¿POR QUÉ SE QUEDA UNA MUJER EN UNA RELACIÓN VIOLENTA?
Las respuestas más comunes que se dan a sí mismos son: algo le gusta de todo eso, lo ama, es cómoda, no quiere trabajar, etc. Todas estas respuestas, lejos de ayudar en algo a la víctima, la someten y la rebajan más aún. Estas respuestas son injustas y revelan la ignorancia que hay sobre el tema. La realidad es mucho más compleja.
Algunas cuestiones que pueden aclarar este punto:
Naturalización de la violencia: Si la víctima de violencia conyugal ha sido víctima de violencia familiar en su hogar de origen, es probable que haya «naturalizado» la violencia.
Miedo a las amenazas: En la mayoría de los casos la mujer también está asustada y amenazada. Recordemos que la violencia siempre se acompaña de argumentos intimidatorios, los cuales son parte del maltrato emocional. «Si me dejás, me mato o te mato», «me voy a volver loco», «no vas a poder sola», «te voy a sacar a los chicos», «nadie te va a creer», «no vas a conseguir trabajo», etc., son los más comunes.
Culpa: Parte de la manipulación a la que es sometida incluye argumentos que inducen culpa: «una buena mujer no abandona al marido», «Dios no quiere que nos separemos», «la iglesia no va a apoyarte», «vos también tenés la culpa de lo que sucede», «vos no fuiste una buena mujer», «si perseverás, él puede cambiar», etc.
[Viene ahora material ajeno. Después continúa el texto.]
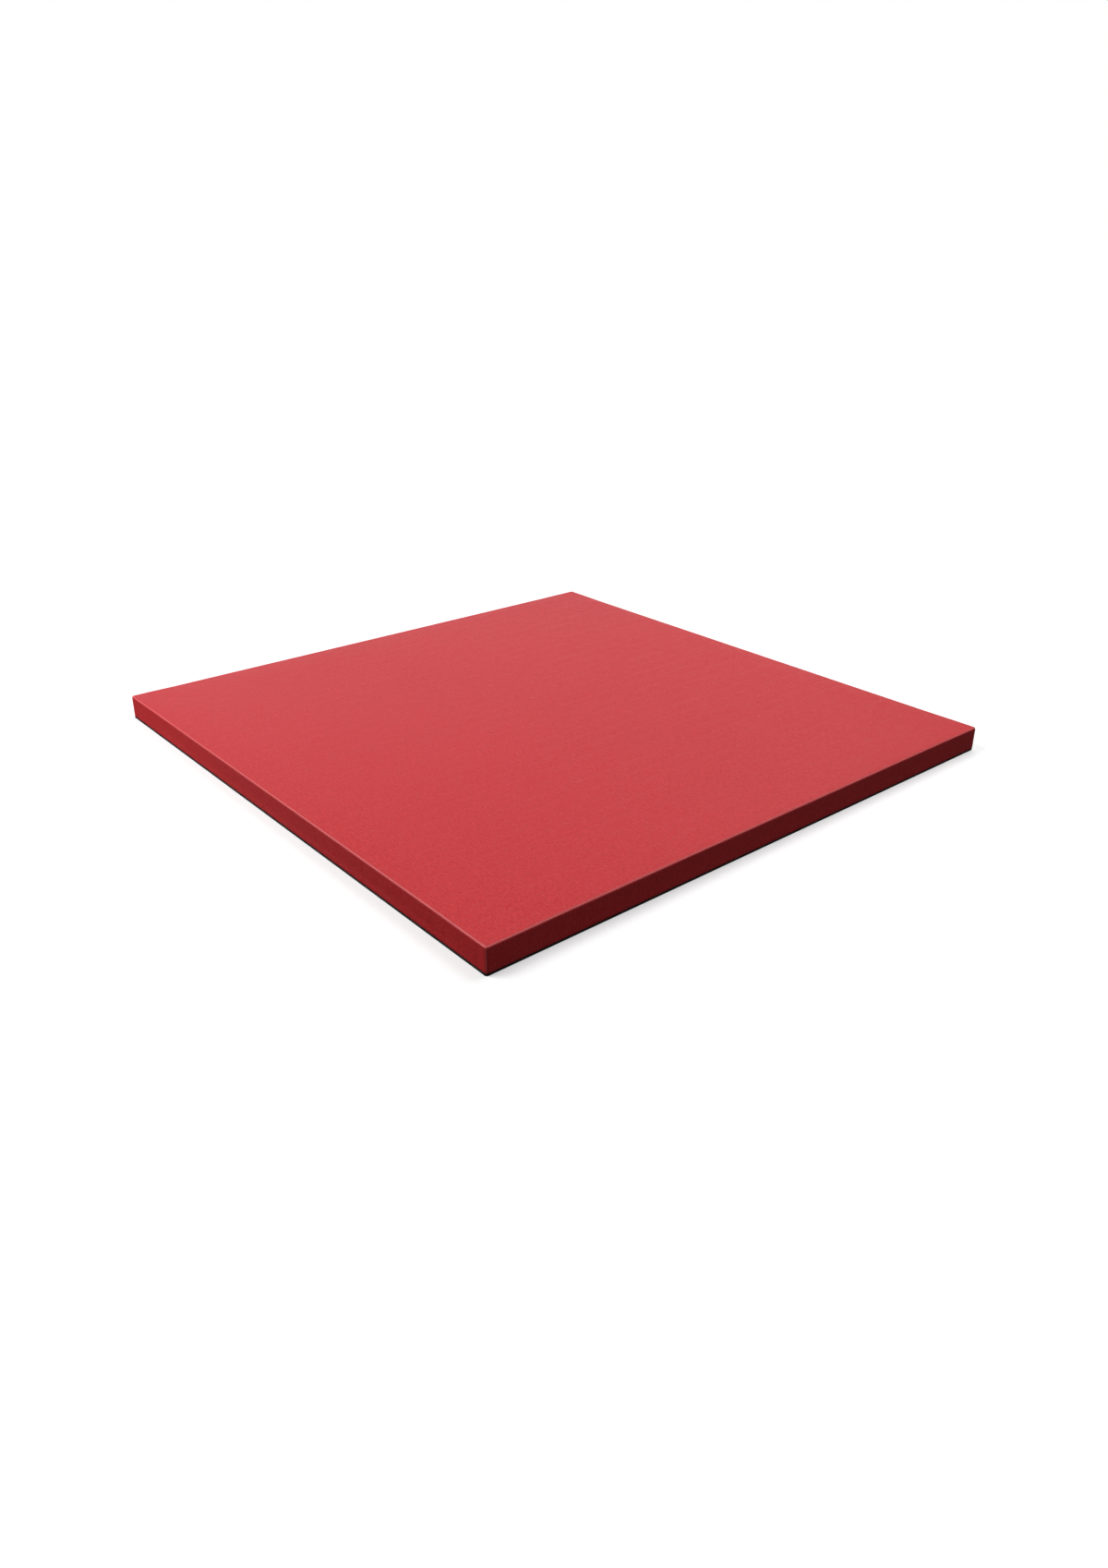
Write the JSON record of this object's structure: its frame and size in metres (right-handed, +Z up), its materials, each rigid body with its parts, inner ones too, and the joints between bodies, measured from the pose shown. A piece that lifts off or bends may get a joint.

Estos argumentos también se refuerzan con las comparaciones con otras mujeres, supuestamente más dóciles.
Vergüenza y humillación: Es un sentimiento casi universal en las mujeres maltratadas. No quieren exhibir ante otros lo que sienten como un fracaso propio. No evalúan correctamente que la vergüenza es para el agresor y no para la víctima de violencia. Piensan que ellas mismas tienen la culpa de lo que les sucede y no quieren exponerse ante los demás. Tapan sus marcas físicas y ocultan sus verdaderos sentimientos heridos. Se sienten humilladas y avasalladas.
Razones económicas: Muchas mujeres temen que si se separan del violento quedarán desamparadas ellas y sus hijos, máxime si este es el proveedor. La realidad es que un buen número de mujeres maltratadas tienen muchos hijos (lo que a veces es una forma más de sometimiento), por lo que les resulta difícil salir a trabajar para obtener su propio sostén y el de los hijos. Además, estas mujeres tienen baja autoestima, no confían en sí mismas, no se sienten capaces de enfrentar solas la vida, y terminan prefiriendo la violencia dentro del hogar antes que el desamparo fuera de él.
Responsabilidad con los hijos: La mayoría de las mujeres que padecen violencia por parte de sus parejas no se separan por los hijos. No quieren ser las causantes de dejar sin padre a los niños —sin ver que, en realidad, es el mismo hombre el que los deja sin padre—. Incluso los hijos varones, adolescentes o jóvenes, tienden a repetir la violencia que ven en el papá, maltratando a su madre física o emocionalmente. Las mujeres que padecen violencia temen que en el futuro los hijos les reprochen el haberse separado. Dudan que puedan sostenerlos económicamente. Minimizan los efectos perniciosos de la violencia conyugal sobre los hijos. Es más, muchas mujeres soportan toda clase de castigos sobre sí mismas con tal de que no haya violencia física sobre los hijos, ignorando que, de todos modos, los hijos testigos de violencia entre sus padres son fuertemente afectados.
Doble victimización y efecto doble fachada: Algunas mujeres que en alguna oportunidad se atrevieron a contarle a alguien su padecer, encontraron condena en vez de comprensión, sanción en vez de liberación, carga en vez de ayuda. Cuando esto sucede, la víctima recibe un nuevo maltrato, esta vez más doloroso y difícil de asimilar. De cualquier forma, la doble victimización es muy grave y tiene consecuencias nefastas: puede reforzar la indefensión de la víctima y su profunda desilusión respecto de algún tipo de ayuda a la que pueda recurrir y aumenta la desesperanza y la desesperación.
Esto se complementa con el fenómeno llamado «doble fachada». Se trata de una característica muy común en los abusadores de cualquier tipo, y consiste en tener una doble imagen: una pública y otra privada. En público pueden mostrarse como personas seguras de sí mismas, controladas, respetuosas, espirituales, éticas, amables, equilibradas, hasta seductoras y carismáticas, o incluso sumisas. Pero en privado muestran su verdadera cara: son violentos, agresivos, sarcásticos, arbitrarios, se descontrolan, manipulan, ignoran, aíslan a la víctima, y la someten a toda clase de torturas físicas y emocionales.